> **AIM**: Comb the records below for the string "caption" and copy each line where it turns up.

-- START OF RECORDS FOR PROCESSING --

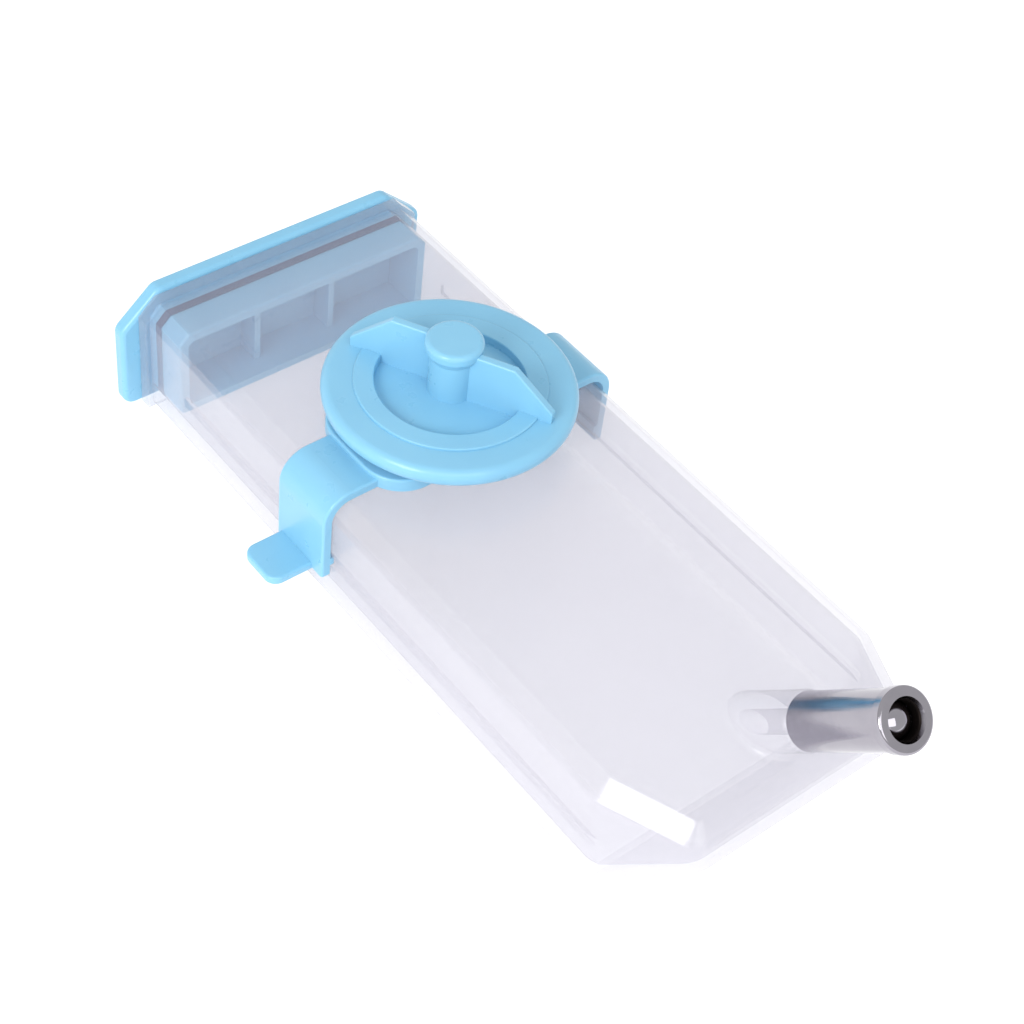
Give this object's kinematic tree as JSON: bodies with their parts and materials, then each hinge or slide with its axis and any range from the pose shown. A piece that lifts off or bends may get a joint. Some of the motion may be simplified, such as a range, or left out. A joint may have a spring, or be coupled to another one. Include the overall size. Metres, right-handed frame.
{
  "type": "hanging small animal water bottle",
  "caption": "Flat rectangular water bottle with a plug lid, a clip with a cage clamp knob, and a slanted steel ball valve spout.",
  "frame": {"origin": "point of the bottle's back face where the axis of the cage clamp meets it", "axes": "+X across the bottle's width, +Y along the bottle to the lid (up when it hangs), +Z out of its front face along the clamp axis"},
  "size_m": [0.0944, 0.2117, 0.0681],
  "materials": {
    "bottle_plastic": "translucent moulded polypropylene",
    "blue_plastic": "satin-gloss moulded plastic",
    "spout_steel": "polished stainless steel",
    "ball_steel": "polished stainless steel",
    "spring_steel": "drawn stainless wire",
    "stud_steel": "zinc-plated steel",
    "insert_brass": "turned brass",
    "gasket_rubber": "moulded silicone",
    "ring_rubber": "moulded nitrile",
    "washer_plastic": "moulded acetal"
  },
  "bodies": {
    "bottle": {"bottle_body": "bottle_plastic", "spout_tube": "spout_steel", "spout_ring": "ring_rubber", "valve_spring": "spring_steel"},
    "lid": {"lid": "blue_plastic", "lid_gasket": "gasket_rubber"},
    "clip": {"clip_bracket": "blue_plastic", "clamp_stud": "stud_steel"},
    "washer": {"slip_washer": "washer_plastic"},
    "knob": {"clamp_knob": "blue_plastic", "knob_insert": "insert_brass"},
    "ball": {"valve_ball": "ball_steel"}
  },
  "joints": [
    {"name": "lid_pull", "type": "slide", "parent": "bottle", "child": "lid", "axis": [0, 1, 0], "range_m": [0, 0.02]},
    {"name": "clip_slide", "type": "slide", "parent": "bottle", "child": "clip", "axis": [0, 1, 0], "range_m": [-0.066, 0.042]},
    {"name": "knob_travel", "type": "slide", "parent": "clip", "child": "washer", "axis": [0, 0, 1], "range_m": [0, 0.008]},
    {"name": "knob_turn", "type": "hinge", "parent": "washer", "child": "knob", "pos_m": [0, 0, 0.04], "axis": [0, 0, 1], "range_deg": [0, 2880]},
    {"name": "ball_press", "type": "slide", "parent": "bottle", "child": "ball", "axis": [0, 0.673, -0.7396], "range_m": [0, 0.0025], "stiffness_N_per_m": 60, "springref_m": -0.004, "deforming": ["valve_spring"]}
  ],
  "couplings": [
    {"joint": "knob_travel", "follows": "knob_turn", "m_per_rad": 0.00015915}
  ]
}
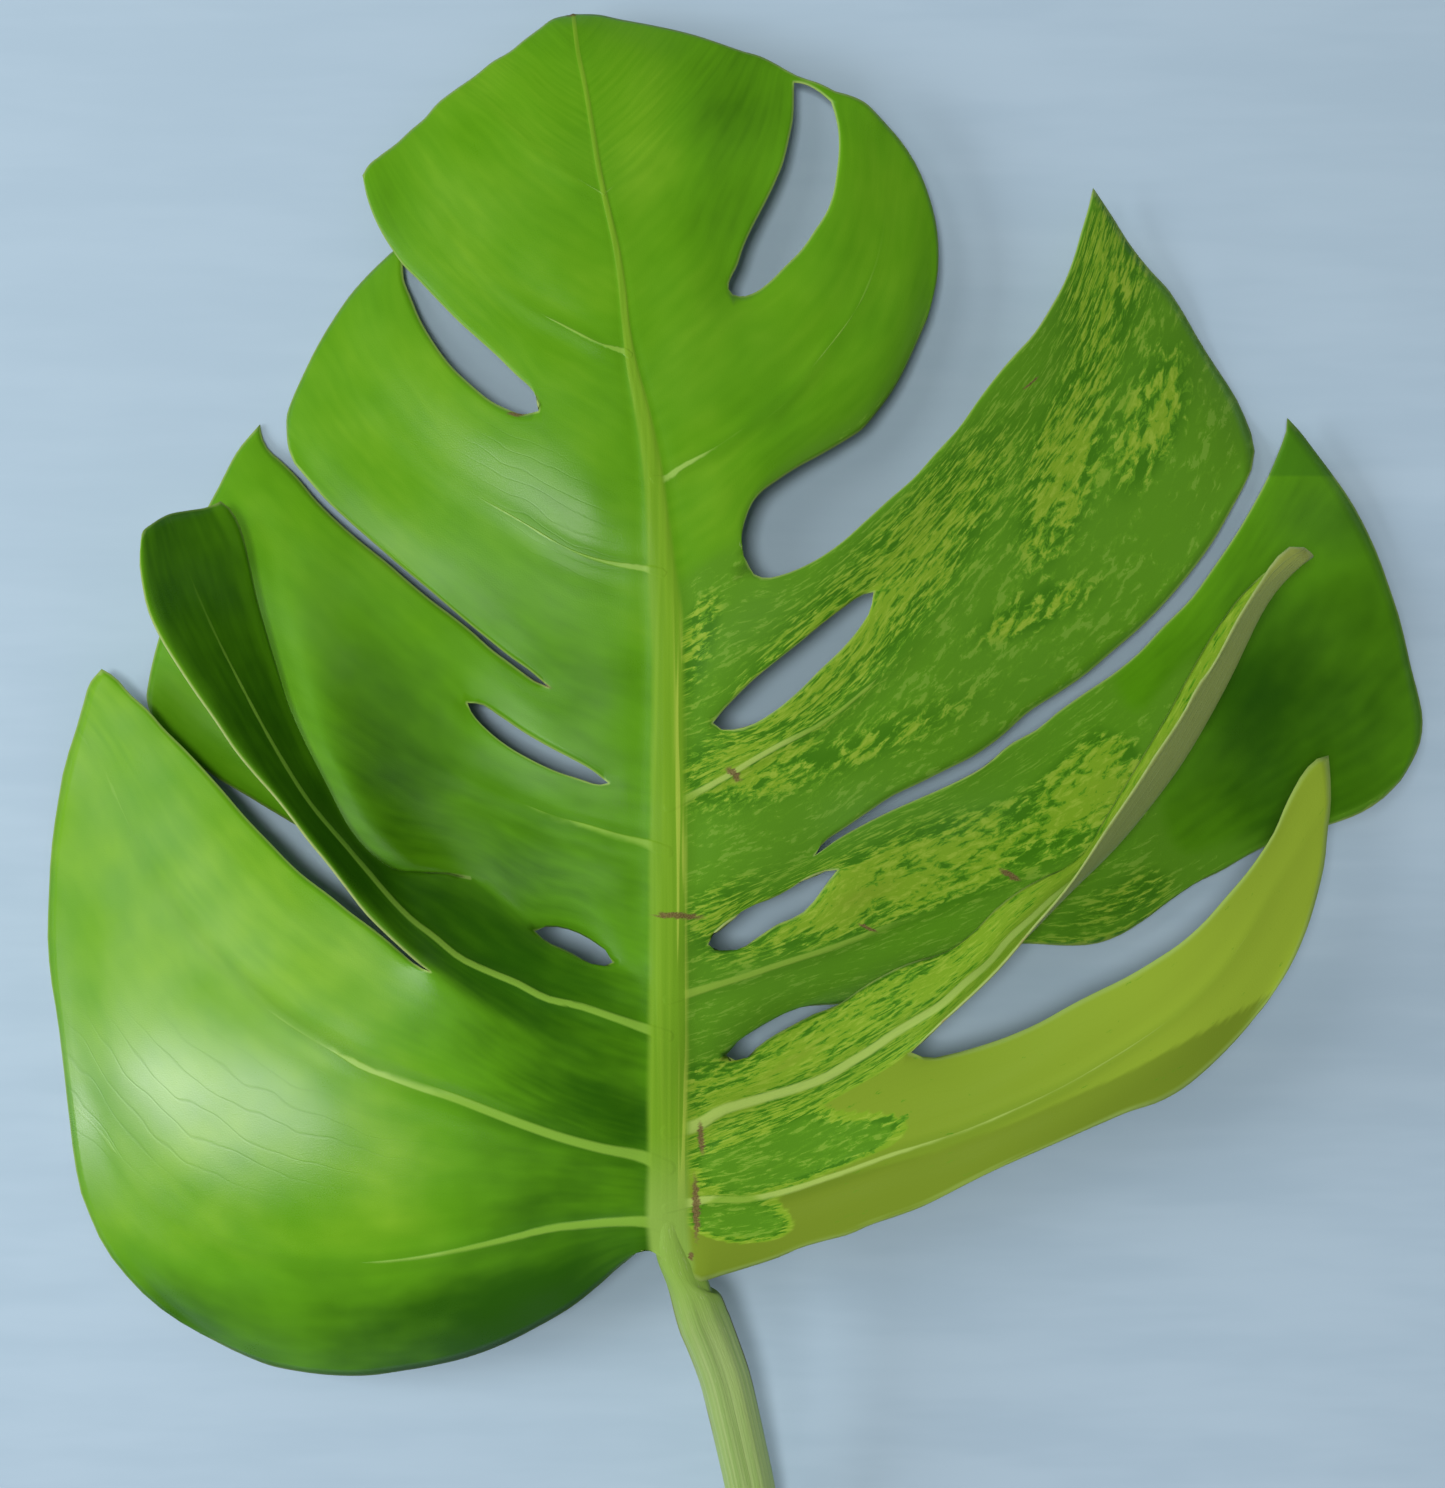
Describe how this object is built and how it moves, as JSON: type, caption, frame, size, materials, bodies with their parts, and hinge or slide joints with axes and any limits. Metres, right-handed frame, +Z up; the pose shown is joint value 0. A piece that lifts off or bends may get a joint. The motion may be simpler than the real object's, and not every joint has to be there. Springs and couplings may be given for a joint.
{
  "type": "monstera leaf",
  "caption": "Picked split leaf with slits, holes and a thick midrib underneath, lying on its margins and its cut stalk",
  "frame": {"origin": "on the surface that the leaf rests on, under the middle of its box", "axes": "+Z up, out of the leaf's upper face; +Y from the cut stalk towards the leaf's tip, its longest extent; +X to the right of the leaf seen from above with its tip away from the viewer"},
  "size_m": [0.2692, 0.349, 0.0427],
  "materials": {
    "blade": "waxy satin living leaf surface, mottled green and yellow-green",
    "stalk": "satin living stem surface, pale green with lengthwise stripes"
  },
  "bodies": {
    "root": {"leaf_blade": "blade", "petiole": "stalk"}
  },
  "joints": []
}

-- END OF RECORDS FOR PROCESSING --

> **EXERCISE RESPONSE**:
  "caption": "Flat rectangular water bottle with a plug lid, a clip with a cage clamp knob, and a slanted steel ball valve spout.",
Describe how this object is built and how it moves, as JSON: type, caption, frame, size, materials, bodies with their parts, and hinge or slide joints with axes and any limits. Metres, right-handed frame, +Z up; the pose shown is joint value 0. A piece that lifts off or bends may get a joint. The motion may be simpler than the real object's, and not every joint has to be there. Springs and couplings may be given for a joint.
  "caption": "Picked split leaf with slits, holes and a thick midrib underneath, lying on its margins and its cut stalk",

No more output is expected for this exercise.